Hawaiʻi’s first full-scale brewery appeared in 1854. From April 15 to October 21, 1854, The Polynesian carried a weekly one-column advertisement headed “Honolulu Brewery.-Genuine Beer.” (Schmitt)
The copy continued: “Brewry in Honolulu, Fort street, opposite the French Hotel, are now prepared to supply families, hotels, boarding houses and bar rooms, in bottles or in kegs. This Beer is made of barley and hops only, contains no alcohol, nor any ingredient whatever injurious to health, can be recommended to the public as the best and most wholesome beverage ever made on these islands, and we hope, therefore, to obtain the favor of public patronage. All orders will be punctually attended to. Captains and passengers will be accommodated at the shortest notice. JJ Bischoff L Co (Polynesian, September 30, 1854)

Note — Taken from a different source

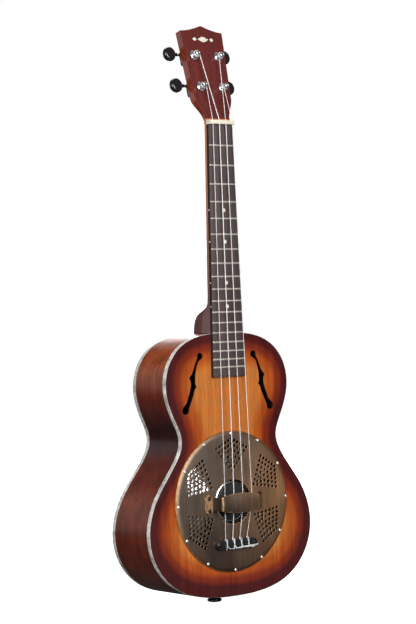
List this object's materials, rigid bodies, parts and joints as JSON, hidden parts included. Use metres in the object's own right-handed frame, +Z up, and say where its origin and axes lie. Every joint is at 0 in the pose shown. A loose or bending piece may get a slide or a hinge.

They later changed the ad, and dropped the “no alcohol” reference, “Honolulu Brewery Malt Beer. The undersigned having established a Brewery in Honolulu, Fort St., opposite the French Hotel, are now prepared to supply families, hotels, boarding houses and bar rooms, in kegs or in bottles. All orders will be punctually attended to. Captains and passengers will be accommodated at the shortest notice. JJ Bischoff & Co. (Polynesian, August 4, 1855)
Willard Francis and Thos. Warren started Hawaiian Brewery in March 1865; apparently the partnership didn’t last long. On February 10, 1866, Francis was advertising the brewery for sale, noting that he intended to leave the Islands. At the same time, Warren was advertising for “a No. 1 Brewer” for the Oʻahu Brewery. (PCA, Feb. 10, 1866)
Other breweries followed this initial effort. Gilbert Waller National Brewery Co. in Kalihi produced steam beer from January 1888 until 1893 or thereabouts. (Schmitt)
Then came one of Hawaiʻi’s notable beers, Primo, that started production on February 13, 1901. “The Honolulu Brewing and Malting Co Ltd will deliver their Primo lager either in kegs or bottled by July 1st. Orders received will be promptly filled.” (Hawaiian Star, June 27, 1901)
Another paper that day noted an early ‘Buy Local’ marketing theme, “The building up of home industries made the United States what it is today. The Honolulu Brewing and Malting Co have a home production ‘Primo Lager Beer’ why not order some when it is the equal of any beer brewed?” (Honolulu Republican, June 27, 1901)
Primo also touted the apparent health benefits of drinking beer, “Every doctor knows how beer benefits. If you need more strength or vitality, he will prescribe it. For run-down, nervous people, there is no better tonic and nutrient than a glass of good Primo Beer with meals. Primo Beer, the best tonic.” The brewery was later renamed Hawaiʻi Brewing Co.
The first American beer to be marketed in an aluminum can was Primo, in October 1958. The 11-ounce “Shiny Steiny,” developed by the Hawaiʻi Brewing Corp with the help of Kaiser, was heavily promoted but failed to achieve popularity, and it was eventually withdrawn. (Schmitt)
A lasting legacy of the early brew crew is the Royal Brewery on Queen Street. It was built in 1899 to the specifications of the Honolulu Brewing and Malting Company. It was constructed from materials shipped in from San Francisco and New York in 1899-1900 and was the original home of Primo. (They stopped brewing beer there in 1960.)
The image shows The Royal Brewery – former home to Honolulu Brewing and Malting Co Ltd (later Hawaiʻi Brewing Co) and initial home to Primo.